» RECORDED DATA
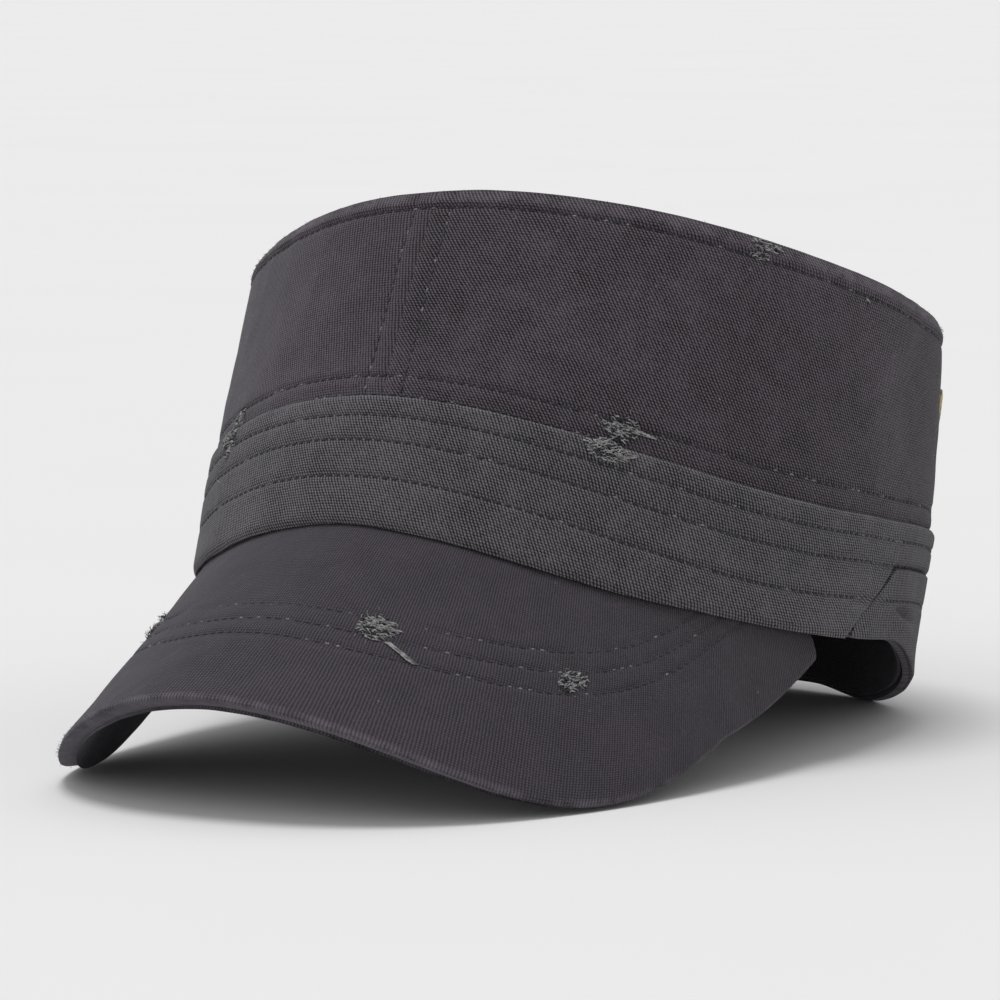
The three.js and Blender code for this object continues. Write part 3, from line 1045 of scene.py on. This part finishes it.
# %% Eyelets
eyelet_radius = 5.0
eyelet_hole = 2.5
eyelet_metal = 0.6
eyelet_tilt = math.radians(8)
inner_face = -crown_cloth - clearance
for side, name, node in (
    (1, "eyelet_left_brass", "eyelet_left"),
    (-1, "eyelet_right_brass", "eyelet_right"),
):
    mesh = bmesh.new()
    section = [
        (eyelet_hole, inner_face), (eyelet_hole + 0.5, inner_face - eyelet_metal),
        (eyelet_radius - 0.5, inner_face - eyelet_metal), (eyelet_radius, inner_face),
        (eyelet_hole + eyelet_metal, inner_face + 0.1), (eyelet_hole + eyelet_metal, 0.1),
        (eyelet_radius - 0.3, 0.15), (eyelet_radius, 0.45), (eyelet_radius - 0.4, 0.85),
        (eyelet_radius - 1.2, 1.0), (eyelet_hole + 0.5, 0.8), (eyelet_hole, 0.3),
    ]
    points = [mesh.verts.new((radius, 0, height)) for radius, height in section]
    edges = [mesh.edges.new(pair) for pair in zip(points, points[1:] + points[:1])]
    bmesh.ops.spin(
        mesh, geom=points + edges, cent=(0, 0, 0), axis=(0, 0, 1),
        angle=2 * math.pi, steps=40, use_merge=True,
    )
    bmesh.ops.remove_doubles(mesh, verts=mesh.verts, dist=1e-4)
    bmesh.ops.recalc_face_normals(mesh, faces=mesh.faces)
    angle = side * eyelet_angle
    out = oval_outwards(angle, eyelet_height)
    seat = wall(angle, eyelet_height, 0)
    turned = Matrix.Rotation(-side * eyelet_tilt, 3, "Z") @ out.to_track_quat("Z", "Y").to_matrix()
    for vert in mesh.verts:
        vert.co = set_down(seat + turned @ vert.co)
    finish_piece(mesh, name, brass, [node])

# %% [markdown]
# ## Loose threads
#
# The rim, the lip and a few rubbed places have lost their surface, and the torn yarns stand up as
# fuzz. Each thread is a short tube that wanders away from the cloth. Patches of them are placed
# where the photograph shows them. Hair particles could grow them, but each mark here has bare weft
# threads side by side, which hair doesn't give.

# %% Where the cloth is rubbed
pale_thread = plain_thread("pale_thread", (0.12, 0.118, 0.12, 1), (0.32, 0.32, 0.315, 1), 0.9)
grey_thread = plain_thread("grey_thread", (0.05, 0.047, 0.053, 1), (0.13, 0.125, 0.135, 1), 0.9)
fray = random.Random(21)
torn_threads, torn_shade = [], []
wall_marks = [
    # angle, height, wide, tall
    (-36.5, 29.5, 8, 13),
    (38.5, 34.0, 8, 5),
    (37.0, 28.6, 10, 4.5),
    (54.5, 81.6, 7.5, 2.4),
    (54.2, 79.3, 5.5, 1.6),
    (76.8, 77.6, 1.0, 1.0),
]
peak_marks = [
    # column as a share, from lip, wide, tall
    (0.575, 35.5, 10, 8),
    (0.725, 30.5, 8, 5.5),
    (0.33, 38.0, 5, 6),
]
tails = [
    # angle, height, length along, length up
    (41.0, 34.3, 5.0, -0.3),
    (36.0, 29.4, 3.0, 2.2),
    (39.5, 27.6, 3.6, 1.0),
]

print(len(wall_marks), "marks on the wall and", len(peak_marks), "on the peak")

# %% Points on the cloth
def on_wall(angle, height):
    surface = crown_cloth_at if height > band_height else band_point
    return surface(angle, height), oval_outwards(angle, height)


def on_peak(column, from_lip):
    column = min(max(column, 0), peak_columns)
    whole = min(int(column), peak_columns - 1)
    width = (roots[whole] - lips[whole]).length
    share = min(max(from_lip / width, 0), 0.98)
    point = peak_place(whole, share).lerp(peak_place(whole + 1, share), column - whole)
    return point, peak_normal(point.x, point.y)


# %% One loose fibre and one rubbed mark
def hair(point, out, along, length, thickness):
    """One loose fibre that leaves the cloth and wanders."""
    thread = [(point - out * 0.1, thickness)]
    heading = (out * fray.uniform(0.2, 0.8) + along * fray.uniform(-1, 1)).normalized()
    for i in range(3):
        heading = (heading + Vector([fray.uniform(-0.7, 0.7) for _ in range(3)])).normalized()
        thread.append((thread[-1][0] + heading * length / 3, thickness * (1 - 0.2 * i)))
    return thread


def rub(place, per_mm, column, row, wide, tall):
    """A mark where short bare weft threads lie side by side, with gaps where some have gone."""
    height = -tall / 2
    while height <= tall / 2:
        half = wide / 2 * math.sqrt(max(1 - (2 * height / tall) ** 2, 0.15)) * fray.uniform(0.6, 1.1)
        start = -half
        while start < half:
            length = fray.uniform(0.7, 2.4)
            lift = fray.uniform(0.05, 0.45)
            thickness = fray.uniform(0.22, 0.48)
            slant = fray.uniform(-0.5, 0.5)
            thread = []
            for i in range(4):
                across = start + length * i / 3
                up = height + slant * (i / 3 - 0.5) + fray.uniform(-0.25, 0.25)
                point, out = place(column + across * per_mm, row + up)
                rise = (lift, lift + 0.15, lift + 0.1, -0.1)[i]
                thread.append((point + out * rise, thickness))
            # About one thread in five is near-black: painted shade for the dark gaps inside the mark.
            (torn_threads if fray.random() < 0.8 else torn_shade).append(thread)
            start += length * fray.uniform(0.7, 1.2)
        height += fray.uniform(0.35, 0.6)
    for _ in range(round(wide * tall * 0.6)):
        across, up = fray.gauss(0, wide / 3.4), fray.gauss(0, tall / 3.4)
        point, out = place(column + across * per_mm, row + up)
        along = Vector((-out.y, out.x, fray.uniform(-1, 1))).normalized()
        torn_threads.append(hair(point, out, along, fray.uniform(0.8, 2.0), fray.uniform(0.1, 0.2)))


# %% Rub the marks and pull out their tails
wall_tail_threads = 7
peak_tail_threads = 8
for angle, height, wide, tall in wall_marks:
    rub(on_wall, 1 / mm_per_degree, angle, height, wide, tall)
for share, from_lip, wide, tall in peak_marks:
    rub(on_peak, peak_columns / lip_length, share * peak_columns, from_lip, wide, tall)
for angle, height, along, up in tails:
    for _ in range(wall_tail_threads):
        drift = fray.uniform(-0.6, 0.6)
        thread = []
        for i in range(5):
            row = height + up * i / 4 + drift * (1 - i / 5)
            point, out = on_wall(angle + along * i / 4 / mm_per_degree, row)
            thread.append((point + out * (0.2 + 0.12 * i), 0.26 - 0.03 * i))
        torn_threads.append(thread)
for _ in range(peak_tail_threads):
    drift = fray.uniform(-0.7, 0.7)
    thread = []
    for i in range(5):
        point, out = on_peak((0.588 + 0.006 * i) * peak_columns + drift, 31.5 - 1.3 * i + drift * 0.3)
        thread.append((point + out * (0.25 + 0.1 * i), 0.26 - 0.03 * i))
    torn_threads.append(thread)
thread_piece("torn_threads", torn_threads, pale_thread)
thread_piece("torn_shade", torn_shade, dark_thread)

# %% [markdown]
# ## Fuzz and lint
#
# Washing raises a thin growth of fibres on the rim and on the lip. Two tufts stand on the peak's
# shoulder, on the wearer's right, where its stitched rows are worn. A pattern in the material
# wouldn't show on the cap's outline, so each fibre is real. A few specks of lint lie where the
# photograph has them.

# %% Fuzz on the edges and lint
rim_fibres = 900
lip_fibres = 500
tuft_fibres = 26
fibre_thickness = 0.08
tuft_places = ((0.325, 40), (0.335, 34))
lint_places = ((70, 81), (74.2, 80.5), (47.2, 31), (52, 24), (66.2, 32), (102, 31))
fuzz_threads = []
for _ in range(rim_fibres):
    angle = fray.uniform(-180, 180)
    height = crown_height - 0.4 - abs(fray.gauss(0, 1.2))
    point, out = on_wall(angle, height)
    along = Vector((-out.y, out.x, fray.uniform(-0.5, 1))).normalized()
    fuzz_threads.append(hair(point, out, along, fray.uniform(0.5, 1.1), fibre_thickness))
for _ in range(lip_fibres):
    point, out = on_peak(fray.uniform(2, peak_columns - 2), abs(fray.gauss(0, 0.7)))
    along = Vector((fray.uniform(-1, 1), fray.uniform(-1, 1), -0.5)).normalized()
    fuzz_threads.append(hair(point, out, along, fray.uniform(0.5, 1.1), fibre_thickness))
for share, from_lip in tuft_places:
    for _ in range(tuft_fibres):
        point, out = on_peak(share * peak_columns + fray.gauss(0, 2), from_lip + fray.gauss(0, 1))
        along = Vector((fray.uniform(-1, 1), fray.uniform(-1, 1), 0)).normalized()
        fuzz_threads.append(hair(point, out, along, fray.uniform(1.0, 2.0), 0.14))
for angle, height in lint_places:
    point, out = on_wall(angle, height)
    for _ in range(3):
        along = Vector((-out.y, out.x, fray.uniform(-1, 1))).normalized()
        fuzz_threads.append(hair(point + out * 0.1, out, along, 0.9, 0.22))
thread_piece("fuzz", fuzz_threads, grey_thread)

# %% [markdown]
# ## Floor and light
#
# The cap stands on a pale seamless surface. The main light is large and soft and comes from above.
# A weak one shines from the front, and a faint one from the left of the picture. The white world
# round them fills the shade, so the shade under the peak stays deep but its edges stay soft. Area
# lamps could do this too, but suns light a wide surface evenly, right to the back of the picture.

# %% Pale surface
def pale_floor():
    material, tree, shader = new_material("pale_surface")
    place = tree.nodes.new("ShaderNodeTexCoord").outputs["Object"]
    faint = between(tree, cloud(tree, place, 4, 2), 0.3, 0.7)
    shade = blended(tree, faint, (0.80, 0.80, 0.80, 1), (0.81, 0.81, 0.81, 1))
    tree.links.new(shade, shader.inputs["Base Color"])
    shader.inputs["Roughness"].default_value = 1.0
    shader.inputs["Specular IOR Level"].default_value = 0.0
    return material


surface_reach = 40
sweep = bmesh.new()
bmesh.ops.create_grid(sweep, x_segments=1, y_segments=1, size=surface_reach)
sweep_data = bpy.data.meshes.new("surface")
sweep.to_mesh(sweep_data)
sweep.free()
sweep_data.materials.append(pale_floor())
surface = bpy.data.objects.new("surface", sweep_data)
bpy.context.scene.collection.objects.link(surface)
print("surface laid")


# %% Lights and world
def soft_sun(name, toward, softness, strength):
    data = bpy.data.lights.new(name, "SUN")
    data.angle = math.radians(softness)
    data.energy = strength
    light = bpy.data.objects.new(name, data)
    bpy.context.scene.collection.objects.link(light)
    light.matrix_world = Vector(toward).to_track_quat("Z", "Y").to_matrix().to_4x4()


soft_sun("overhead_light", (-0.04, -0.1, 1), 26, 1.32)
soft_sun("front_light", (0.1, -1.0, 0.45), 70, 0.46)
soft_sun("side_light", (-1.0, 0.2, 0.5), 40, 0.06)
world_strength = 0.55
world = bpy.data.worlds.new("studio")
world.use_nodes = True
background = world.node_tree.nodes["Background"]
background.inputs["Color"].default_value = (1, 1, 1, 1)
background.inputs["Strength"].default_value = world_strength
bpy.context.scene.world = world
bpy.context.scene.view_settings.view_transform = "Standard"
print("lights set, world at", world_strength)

» TO DO
Return, please, the lines of the data from the first through the line containing "# threads side", both kept, exactly as they stand and nothing more.

» FINISHED TASK
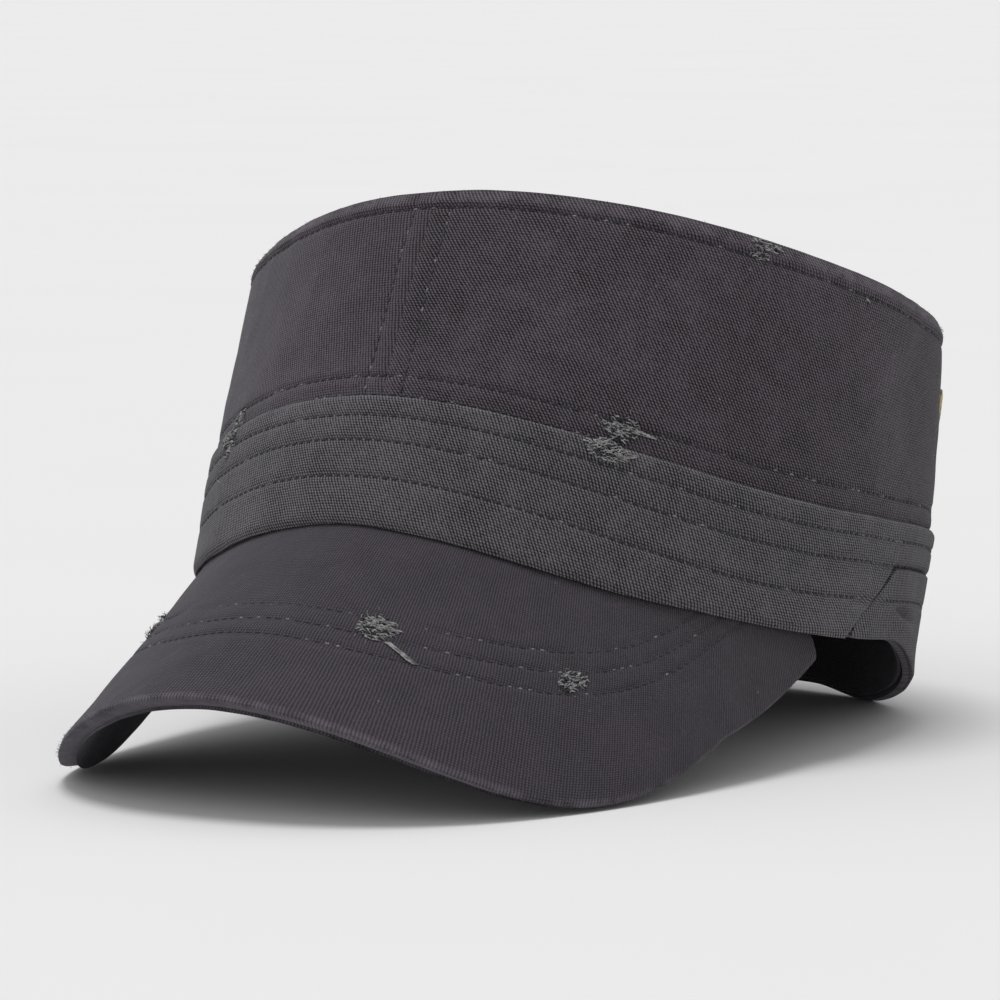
The three.js and Blender code for this object continues. Write part 3, from line 1045 of scene.py on. This part finishes it.
# %% Eyelets
eyelet_radius = 5.0
eyelet_hole = 2.5
eyelet_metal = 0.6
eyelet_tilt = math.radians(8)
inner_face = -crown_cloth - clearance
for side, name, node in (
    (1, "eyelet_left_brass", "eyelet_left"),
    (-1, "eyelet_right_brass", "eyelet_right"),
):
    mesh = bmesh.new()
    section = [
        (eyelet_hole, inner_face), (eyelet_hole + 0.5, inner_face - eyelet_metal),
        (eyelet_radius - 0.5, inner_face - eyelet_metal), (eyelet_radius, inner_face),
        (eyelet_hole + eyelet_metal, inner_face + 0.1), (eyelet_hole + eyelet_metal, 0.1),
        (eyelet_radius - 0.3, 0.15), (eyelet_radius, 0.45), (eyelet_radius - 0.4, 0.85),
        (eyelet_radius - 1.2, 1.0), (eyelet_hole + 0.5, 0.8), (eyelet_hole, 0.3),
    ]
    points = [mesh.verts.new((radius, 0, height)) for radius, height in section]
    edges = [mesh.edges.new(pair) for pair in zip(points, points[1:] + points[:1])]
    bmesh.ops.spin(
        mesh, geom=points + edges, cent=(0, 0, 0), axis=(0, 0, 1),
        angle=2 * math.pi, steps=40, use_merge=True,
    )
    bmesh.ops.remove_doubles(mesh, verts=mesh.verts, dist=1e-4)
    bmesh.ops.recalc_face_normals(mesh, faces=mesh.faces)
    angle = side * eyelet_angle
    out = oval_outwards(angle, eyelet_height)
    seat = wall(angle, eyelet_height, 0)
    turned = Matrix.Rotation(-side * eyelet_tilt, 3, "Z") @ out.to_track_quat("Z", "Y").to_matrix()
    for vert in mesh.verts:
        vert.co = set_down(seat + turned @ vert.co)
    finish_piece(mesh, name, brass, [node])

# %% [markdown]
# ## Loose threads
#
# The rim, the lip and a few rubbed places have lost their surface, and the torn yarns stand up as
# fuzz. Each thread is a short tube that wanders away from the cloth. Patches of them are placed
# where the photograph shows them. Hair particles could grow them, but each mark here has bare weft
# threads side by side, which hair doesn't give.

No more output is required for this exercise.